A few others are left out as more properly belonging to the collections known by the names of Bha'scaha and Sumati: while some were rejected as being riddles attributed not to Vemana but an epigrammatist named Tiromale'sa.

A miscellaneous collection of unconnected verses, like the present, is generally denominated a satacam, which answers to the Garlands or Centuries composed by English poets in old days; being a series of verses which are similar in metre, subject, and chorus. These are generally numbered in separate hundreds, but it appeared unnecessary to retain either that arrangement, or that title, in the present volume, which more nearly resembles the Anthologies collected in Greek and Latin literature.

It is not easy to ascertain any thing regarding the history of Vemana, which is the personal name of the author, and sometimes occurs, though rarely, among the Telugus of the present day. His family name he never discloses, and I hence imagine him to have been a Zangam: the sect of Sudras known by this name are seceders from the common religion ; they Worship Siva alone, and, on embracing the Zangam sect, they give up their family appellation, and are then usually called by the name of the sect alone. Their creed also corresponds with that taught by Vemana, and this is the only one not satirized by him.

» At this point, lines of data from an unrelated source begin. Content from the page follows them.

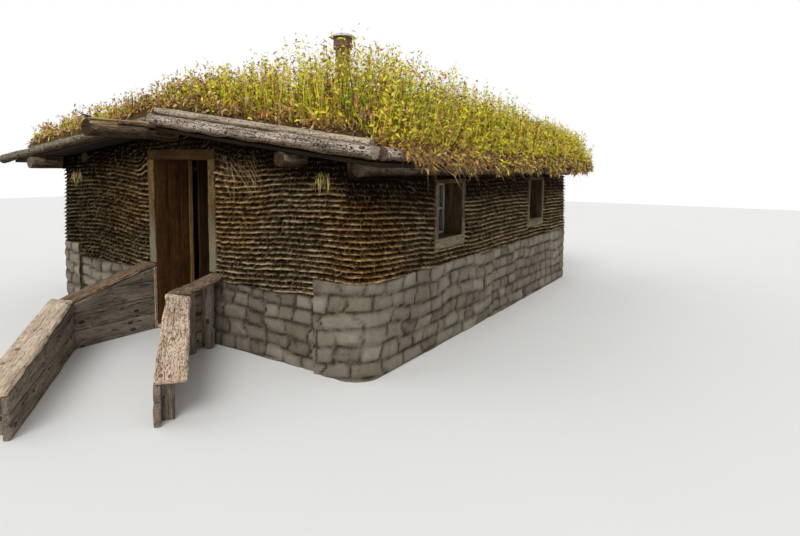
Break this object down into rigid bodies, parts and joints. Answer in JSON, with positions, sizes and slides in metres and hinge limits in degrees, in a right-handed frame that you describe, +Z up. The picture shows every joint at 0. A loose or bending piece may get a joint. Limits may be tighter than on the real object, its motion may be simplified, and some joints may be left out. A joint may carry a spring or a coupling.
{
  "type": "sod house",
  "caption": "Low turf-walled house with a grass roof on logs, a plank door, side windows and a board-lined entry.",
  "frame": {"origin": "under the middle of the door sill, in the outer face of the front wall, at the level the house stands on", "axes": "+X to the right along the front wall, +Y into the house along the ridge, +Z up"},
  "size_m": [6.3768, 8.8539, 3.67],
  "materials": {
    "sod": "dried prairie sod bricks, root-fringed courses",
    "turf": "living turf with dry and green grass",
    "grass": "standing grass and leafy weeds, yellow-green to rust",
    "footing": "pale grey fieldstone and mortar",
    "log": "weathered grey log with dark flecks",
    "split_log": "old split log, cracked and torn",
    "roof_board": "rough dark boards",
    "casing_board": "weathered board, grey-tan",
    "reveal_board": "dark red-brown planks",
    "door_board": "dark planks, ledged",
    "entry_board": "damp dark planks on edge",
    "cap_board": "worn pale plank",
    "window_board": "brown boards, worn pale at the edges",
    "sash": "old pale paint",
    "glass": "plain window glass",
    "iron": "rusty wrought iron",
    "pipe": "rust-brown sheet steel",
    "galvanised": "dull galvanised sheet"
  },
  "bodies": {
    "house": {"back_wall": "sod", "door_casing_head": "casing_board", "door_casings": "casing_board", "door_lining_head": "reveal_board", "door_linings": "reveal_board", "door_pintles": "iron", "door_sill": "cap_board", "eave_logs": "log", "entry_left_far_boards": "entry_board", "entry_left_far_cap": "cap_board", "entry_left_near_boards": "entry_board", "entry_left_near_cap": "cap_board", "entry_right_far_boards": "entry_board", "entry_right_far_cap": "cap_board", "entry_right_near_boards": "entry_board", "entry_right_near_cap": "cap_board", "footing_back": "footing", "footing_front": "footing", "footing_sides": "footing", "front_wall_left": "sod", "front_wall_over_door": "sod", "front_wall_right": "sod", "left_wall": "sod", "pipe_cap": "galvanised", "pipe_collar": "pipe", "plate_logs": "log", "purlins": "log", "rake_logs_left": "log", "rake_logs_right": "log", "ridge_log": "split_log", "right_wall": "sod", "roof_boards_left": "roof_board", "roof_boards_right": "roof_board", "roof_grass": "grass", "roof_turf_left": "turf", "roof_turf_right": "turf", "stovepipe": "pipe", "top_pole": "log", "window_frames_left": "window_board", "window_frames_right": "window_board", "window_glass": "glass", "window_sashes": "sash"},
    "door": {"door_leaf": "door_board", "door_straps": "iron", "door_pull": "iron"}
  },
  "joints": [
    {"name": "door_hinge", "type": "hinge", "parent": "house", "child": "door", "pos_m": [-0.492, 0.5543, 0.42], "axis": [0, 0, 1], "range_deg": [-90, 15]}
  ]
}
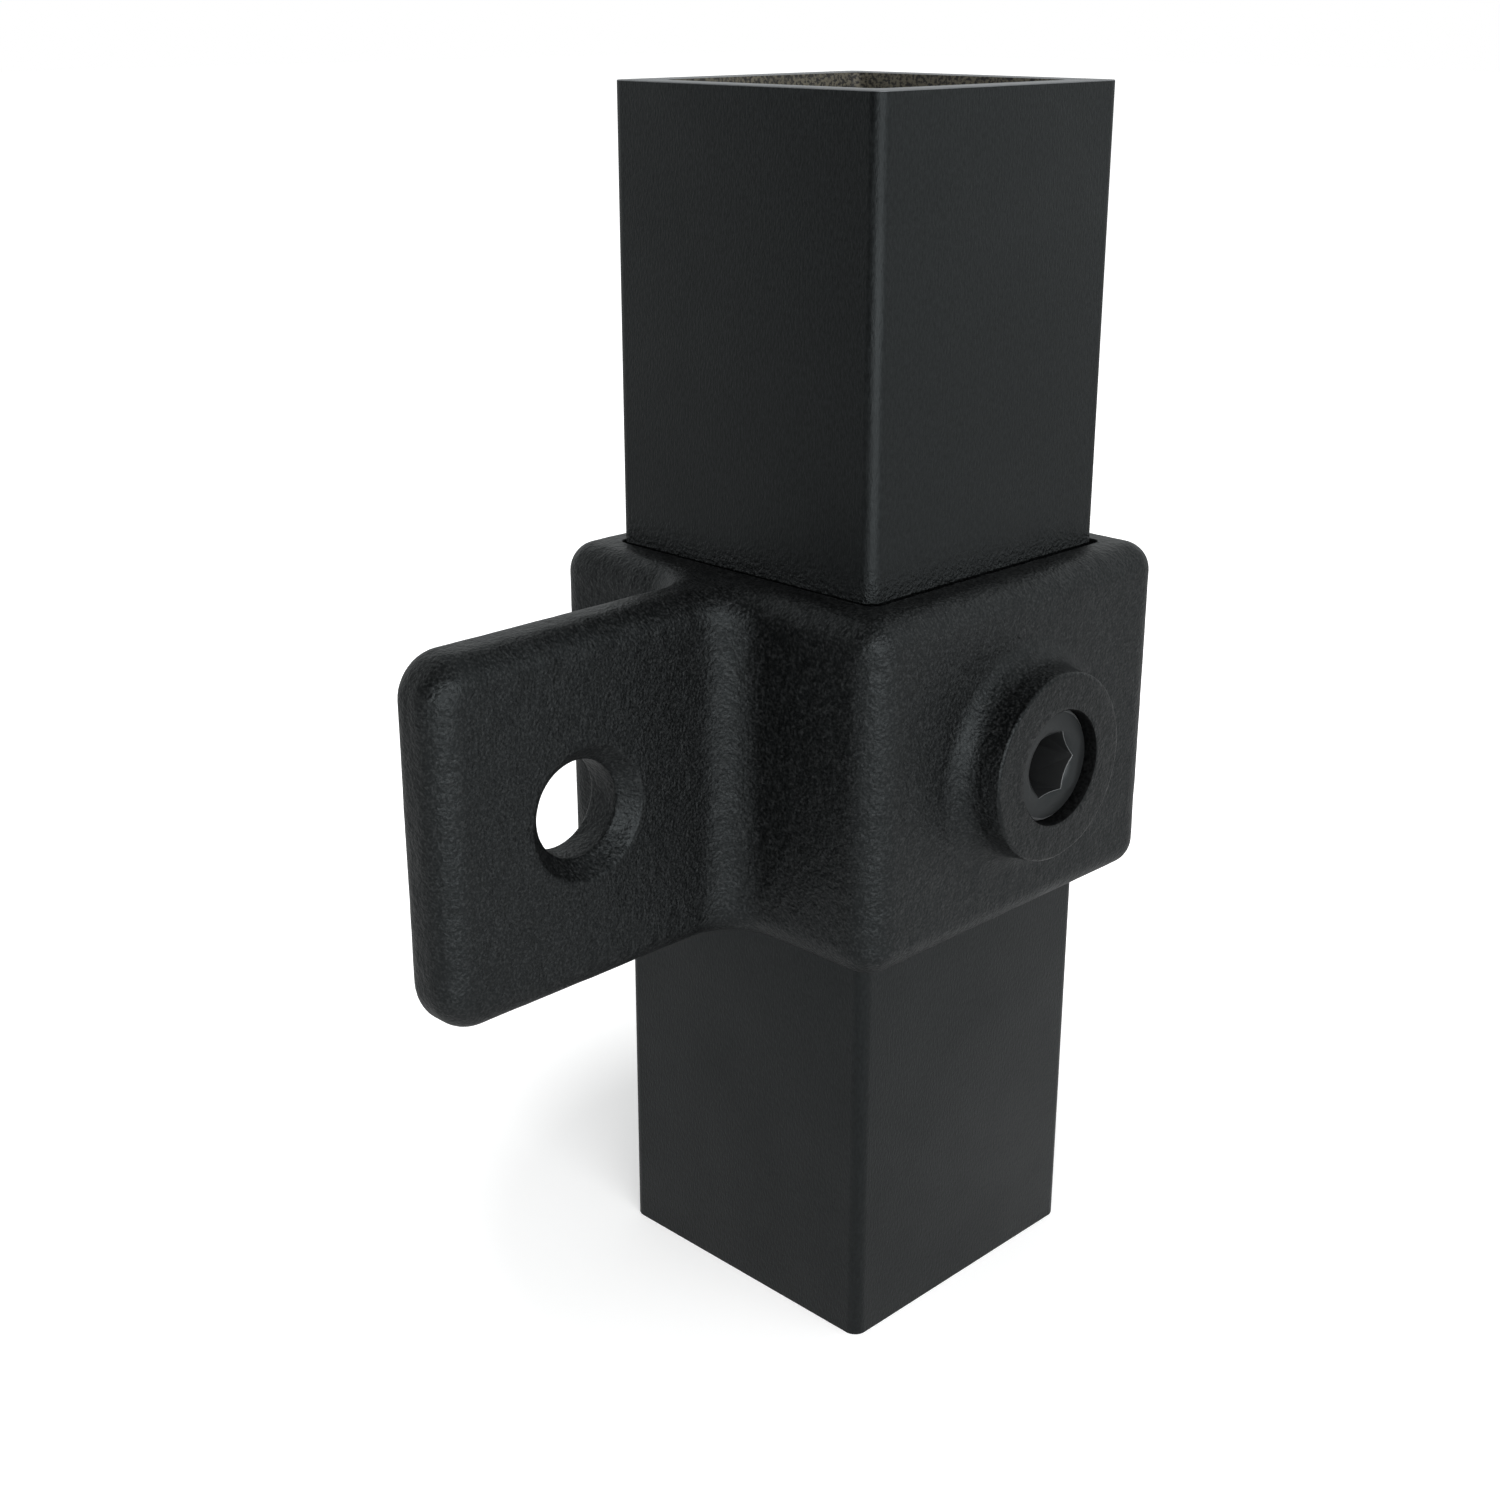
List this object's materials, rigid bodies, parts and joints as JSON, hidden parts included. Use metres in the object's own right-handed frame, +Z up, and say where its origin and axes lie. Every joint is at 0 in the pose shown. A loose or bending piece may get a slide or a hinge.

Of his birth-place and circumstances very slight traditions have been preserved. He was by birth a capu or farmer. Some assert that he belonged to the family of Ana Vema Reddi, a chief in the candanul (or Curnool) country ; and the brother of the poet is said to have commanded the fort of Gandicota. Some believe him to have been a native of Crishtipad in Candanul; others, of Inaconda in Guntoor : and I have also heard it said, that he was born at Chitwel in the Cuddapa district; but I have had opportunities of enquiring at all these places, and have after all gained no information whatever. Yet his dialect in a few passages renders it probable that Vemana was a native of the south-western parts of Telingana, where these towns are situated : and it is believed that he lived about the beginning of the seventeenth century of our era.

This author is in Telugu literature what Lucian is in Greek - a familiar writer, useful to a beginner, though neither poetical nor classical. Very different indeed from the numerous refined compositions that adorn the language, yet far more profitable to those who do not as yet attempt higher branches of reading. The terse and condensed style used in the proverbs and maxims of all languages, cannot be expected to exemplify every form of the verb or every intricacy of syntax. For these the reader must resort to compositions more polished and more diversified.


NOTE.

Most of the verses in this author are, like the first twenty, composed in the Ataveladi metre, and have one uniform chorus;

Viswad abhi rama vinara Vema,

the first syllable of which, (వి.) placed at the end of such verses, denotes the repetition. For " Viswad abhi" some copies have "viswat abhi" and others "viswat obhi." The import of the chorus is obscure, but the sense of each verse is complete without it. Some believe that the "Vema" so addressed, was the elder brother of the moralist.

The notes and the indexes will, I hope, furnish every information required by the reader.


PREFACE.

VARIOUS READINGS.

I. 20 line 3, నెట్టివారికై'న పుట్టవో యాశలు?

II. 101 line 1, యుబుసు పోవకనై'న.

Most of the manuscripts of this author commence with one of the following verses, which belong rather to the mystic chapter.

      క. శివ కవులకు నవ కవులకు,
         శివ భక్తికి తత్వ మునకు, చింతామణికిన్,
         శివ లోక ప్రమథులకును,
         శివునకు గురువునకు శరణు సేయర వేమా.

      తే. శ్రీకరంబుగ వేమన జెప్పి నట్టి
         పద్యముల నెవ్వడే నియు పఠన సేయు
         న'ట్టి పురుషుడు, మన మునని' ట్టిద' నుచు
         జెప్పరా న ట్టి వస్తువు జేరు వేమ.

To the auspicious Bards, to the Nine Poets, to the Siva creeed, to his Essence, to the boon - granting gem, to those who attend in thi presense of Siva, to the God himself, and to thy teacher - pray for aid, O Vema ǃ

Whoever shall study the verses composed by the propitious Vemana, that man shall attain to That Object which is in its nature indescribable.